El 12 de marzo de 1940 pasó a la eternidad un religioso que empezó dejando una marca en su Italia natal para extenderla luego a la localidad de Claypole, donde desde hace 17 años está su corazón como un símbolo del amor que profeso por su obra. Se trata de Luigi Orione o Don Orione a secas, fundador de una obra que hoy sigue prestando un servicio fundamental a la comunidad: el Cottolengo Don Orione.
“¡Pobre sotana mía, no da más, como mi propia vida!”, decía Don Orione días antes de su muerte. “Quiero morir en el surco, con la mirada en el cielo y trabajando”, deseaba. “No es entre las palmas que yo quiero vivir y morir; sino entre los pobres, que son el mismo Jesucristo.”
Fundador de la congregación religiosa “Pequeña Obra de la Divina Providencia”, popularmente (conocida como Obra Don Orione, Luigi era el cuarto hijo de Vittorio Orione y Carolina Feltri. De infancia humilde, recibió la fe cristiana de su madre. Fue ordenado sacerdote el 13 de abril de 1895.
En los comienzos de su ministerio Don Orione fue descubriendo poco a poco su verdadera vocación, reuniendo a niños de escasos recursos para ayudarlos en sus estudios. Su ayuda fue crucial para asistir a las víctimas del terremoto de Mesina, ocurrido en 1908.
Don Orione fundó la obra de los Ermitaños de la Divina Providencia en Italia (1899) y la Congregación de las Pequeñas Hermanas Misioneras de la Caridad (1915). Fue en 1915 que se abrió el primer Pequeño Cottolengo en Italia. Su obra lo trajo a América del Sur en dos oportunidades, en 1921 y 1934. Cruzó en barco el océano y visitó Brasil, Uruguay, Argentina y Chile.
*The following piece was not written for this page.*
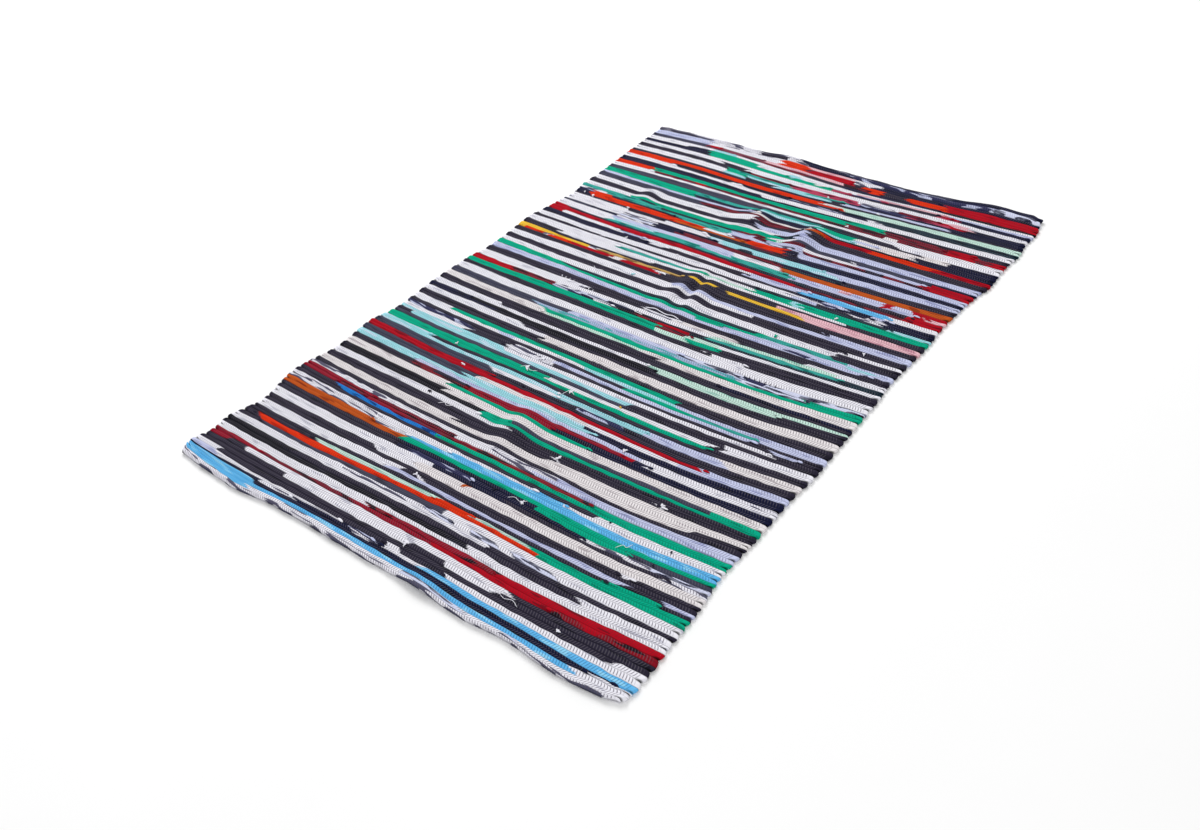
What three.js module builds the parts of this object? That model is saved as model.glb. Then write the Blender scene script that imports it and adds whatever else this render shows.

Recién en 1980, Juan Pablo II le hizo justicia al beatificarlo primero y al canonizarlo en 2004. El 29 de agosto de 2000 su corazón llega en un relicario para residir definitivamente en el Cottolengo del barrio Don Orione, en la ciudad de Claypole, provincia de Buenos Aires, Argentina. Desde ese día este santuario es lugar de peregrinación de los fieles.
El mismo 12 de marzo de 1940 recibió al Presbítero Terenzi, párroco del Santuario del Divino Amor, en Roma, y le ayudó en misa como un simple monaguillo. Al caer la noche, despidiéndolo, le escribió en una tarjeta postal: “¡Ave María y adelante!”, decía simplemente. “Jesús, Jesús… ya voy”, fue lo último que le oyó decir. Reclinó su cabeza sobre el pecho del hermano enfermero, en la paz de Dios. Y se convirtió en mito.